The difference doesn't show up in one season. Its a cumulative thing. If you repeated your example season 10 times you'd have 200 xp. 13 times 1.5 rounded up equals 20. 10 season at 20 is 200. If you did it via my method you only get 195 experience. 10 seasons at 13 equals 130. 130 times 1.5 equals 195 no rounding necessary. It's a small difference but it can result in some annoying power gaming that some people don't like. Particularly when combined with any learning method that doles out xp in singular doses. (Splitting exposure or adventure xp, Correspondence, Elementalist, Secondary Insight)

Sorry I probably was over generalizing there. It seemed to me what the majority of people where trying to apply.

Well as I've said I don't really agree with the need to reinvent spells but for those who feel it's necessary extra information is sufficient to explain it. The idea is that while you have the virtue the process of inventing the spell provides all the necessary information to learn a mastery. It is in practice a +5 study bonus for the purpose of mastery tacked onto the spell creation process.

Yes you can learn multiple spells in a season so as a study source this is pretty generous.

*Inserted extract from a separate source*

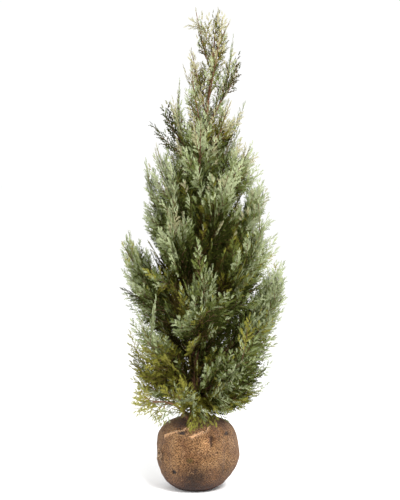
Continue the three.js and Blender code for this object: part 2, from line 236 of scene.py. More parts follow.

But if you allow someone to pick up 1 level in each spell they know in the season they gain the virtue that is an even more generous study source.

Gaining all your masteries on your season of reflection isn't unreasonable and it may actually be the most inline with the RAW both in letter and spirit.

Either way my own preference is to view Flawless Magic as an inborn talent for spell casting that expresses itself in-game in the mastery mechanics. As long as you have the talent your mastery scores are just better cause your awesome. You lose this talent and your mastery scores tank and that cool to because it drama and angst and a story. For me treating the virtue as a mechanical study bonus just robs it of some of it's coolness.